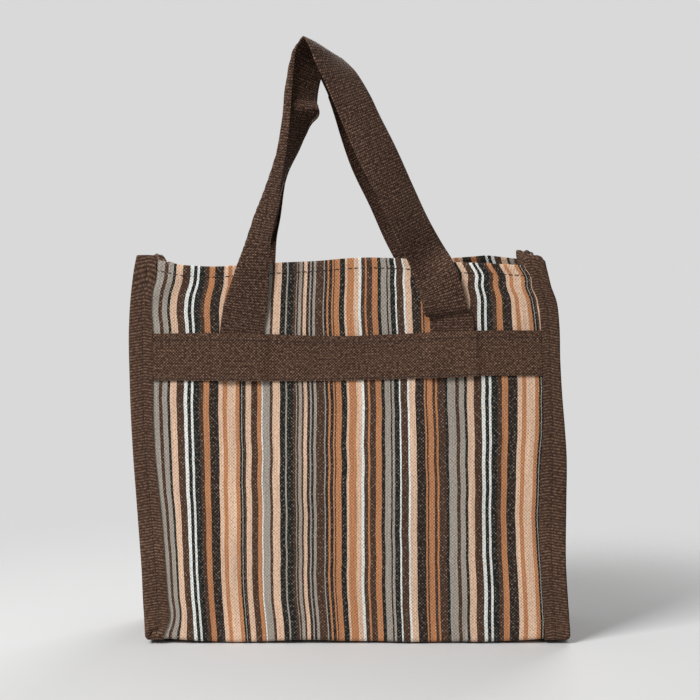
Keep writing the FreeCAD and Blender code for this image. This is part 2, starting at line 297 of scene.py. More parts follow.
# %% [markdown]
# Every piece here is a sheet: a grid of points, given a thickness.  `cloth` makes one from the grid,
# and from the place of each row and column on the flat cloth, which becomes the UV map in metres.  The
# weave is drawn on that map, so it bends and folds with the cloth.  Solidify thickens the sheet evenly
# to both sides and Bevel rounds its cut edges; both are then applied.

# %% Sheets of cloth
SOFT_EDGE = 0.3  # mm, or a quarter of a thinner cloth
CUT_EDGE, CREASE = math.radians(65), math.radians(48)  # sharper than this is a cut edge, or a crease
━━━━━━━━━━
*What the task requires*
Without leaving anything out, quote all the data.

*Expected answer*
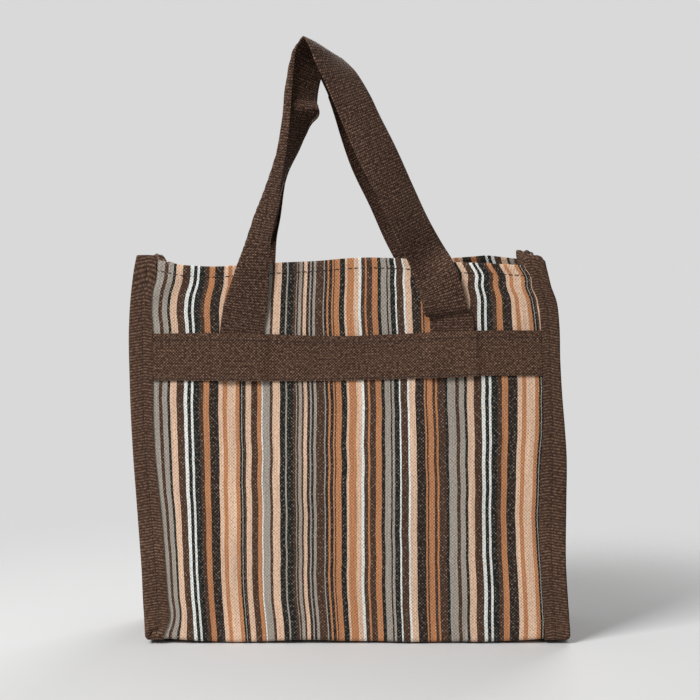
Keep writing the FreeCAD and Blender code for this image. This is part 2, starting at line 297 of scene.py. More parts follow.
# %% [markdown]
# Every piece here is a sheet: a grid of points, given a thickness.  `cloth` makes one from the grid,
# and from the place of each row and column on the flat cloth, which becomes the UV map in metres.  The
# weave is drawn on that map, so it bends and folds with the cloth.  Solidify thickens the sheet evenly
# to both sides and Bevel rounds its cut edges; both are then applied.

# %% Sheets of cloth
SOFT_EDGE = 0.3  # mm, or a quarter of a thinner cloth
CUT_EDGE, CREASE = math.radians(65), math.radians(48)  # sharper than this is a cut edge, or a crease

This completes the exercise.